Sweet potatoes 1,224 "
Yams 6,696 "
Pulse 1,100 "
Horticulture 31 "
Coffee-plants 16,750 acres 16,992,857
Cotton-trees 3,079 " 3,079,310
Coco-palms 2,402 " 60,050
Orange-trees 3,430 " 85,760
Aguacate-trees 2,230 " 55,760
Pepper or chilli or aji trees 500
The live stock of the island in the same year consisted of:
Cows 42,500 head.
Bulls 6,720 "
Oxen 20,910 "
Horses 25,760 "
Mares 27,210 "
Asses 315 "
Mules 1,112 "
Sheep 7,560 "
Goats 5,969 "
Swine 25,087 "
Turkeys 8,671 "
Other fowls 838,454 "
This agricultural wealth of the island, houses, lands, and slaves
not included, was valued at $37,993,600, and its annual produce at
$6,883,371, half of which was exported. These statistics may be
considered as only approximately correct, as the returns made by the
proprietors to the Government, in order to escape taxation, were less
than the real numbers existing.
The natural wealth of Puerto Rico may be divided into agricultural,
pastoral, and sylvan. According to the Spanish Government measurements
the island's area is 2,584,000 English acres. Of these, there were
Under cultivation in 1830, as above
detailed 117,244 acres.
In pastures 634,506 "
In forests 728,703 "
- - - - - -
Total tax-paying lands 1,480,453 "
The pasture lands on the north and east coasts are equal to the best
lands of the kind in the West Indies for the breeding and fattening of
cattle. On the south coast excessive droughts often parch the grass,
in which case the cattle are fed on cane-tops at harvest time. There
are excellent and nutritive native grasses of different species to be
found in every valley. The cattle bred in the island are generally
tame.
From 1865 to 1872 was the era of greatest prosperity ever experienced
in Puerto Rico under Spanish rule. The land was not yet exhausted,
harvests were abundant, labor cheap, the quality of the sugar produced
was excellent, prices were high, contributions and taxes were
moderate. There were no export duties, and although, during this
period, the growing manufacture of beet-root sugar was lowering the
price of "mascabado" all over the world, no effect was felt in Puerto
Rico, because it was the nearest market to the United States, where
the civil war had put an end to the annual product by the Southern
States of half a million bocoyes, or about 675,000,000 gallons;
and the abolition of all import duties on sugar in England also
favored the maintenance of high prices for a number of years.
However, the production of beet-root sugar and the increase of cane
cultivation in the East caused the fall in prices which, in
combination with the numberless oppressive restrictions imposed by the
Spanish Government, brought Puerto Rico to the verge of ruin.
"The misfortunes that afflict us," says Mr.

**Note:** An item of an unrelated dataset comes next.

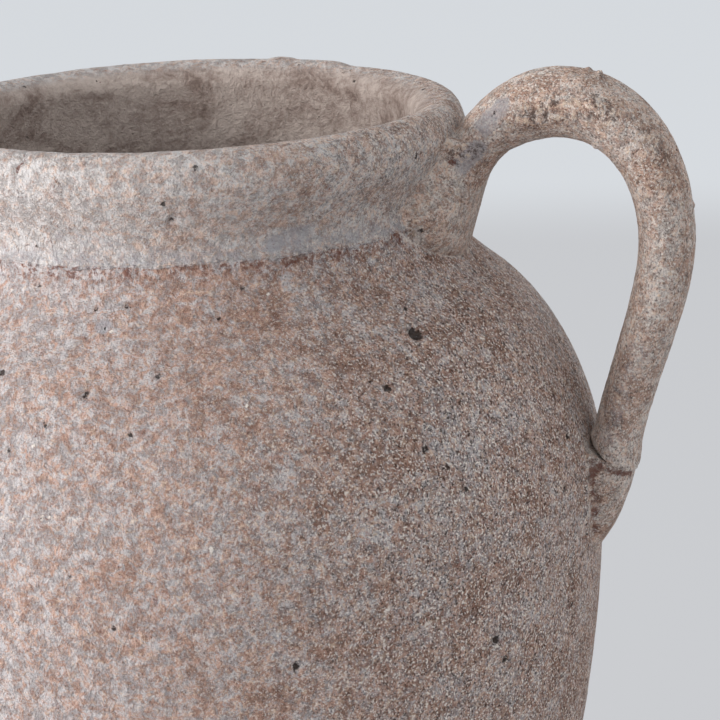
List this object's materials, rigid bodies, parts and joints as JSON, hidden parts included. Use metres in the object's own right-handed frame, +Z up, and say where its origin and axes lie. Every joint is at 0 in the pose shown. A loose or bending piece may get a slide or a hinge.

James McCormick to the
Provincial Deputation in his official report on the condition of the
sugar industry in this island in 1880, "come under different forms
from different directions, and every inhabitant knows what causes
have contributed to reduce this island, once prosperous and happy, to
its actual condition of prostration and anguish."
That condition he paints in the following words: "Mechanical arts and
industries languish because there is no demand or profitable market
for its products; commerce is paralyzed by the obstacles placed in its
way; the country never has had sufficient capital and what there is
hides itself or is withdrawn from circulation; foreign capital has
been frightened away; Puerto Rican landowners are looked upon with
special disfavor and credit is denied them, unfortunately with good
reason, seeing the lamentable condition of our agriculture. The
production of sugar scarcely amounts to half of what it was in former
years. From the year 1873 a great proportion of the existing sugar
estates have fallen to ruin; in 8 districts their number has been
reduced from 104 to 38, and of these the majority are in an agonizing
condition. In other parts of the island many estates, in which large
capitals in machinery, drainage, etc., have been invested, have been
abandoned and the land is returning to its primitive condition of
jungle and swamp. Ten years ago the island exported 100,000 tons of
sugar annually, the product of 553 mills; during the last three years
(1878-1880) the average export has been 60,000 tons, the product of
325 mills that have been able to continue working. Everywhere in this
province the evidences of the ruin which has overtaken the planters
meet the eye, and nothing is heard but the lamentations of proprietors
reduced to misery and desperation."
This state of things continued notwithstanding the representations
made before the "high spheres of Government" by the leading men in
commerce and agriculture, by the press of all political colors, and by
Congress. The Minister of Ultramar in Madrid recognized the gravity of
the situation, and it is said that the lamentations of the people of
Puerto Rico found an echo even at the foot of the throne.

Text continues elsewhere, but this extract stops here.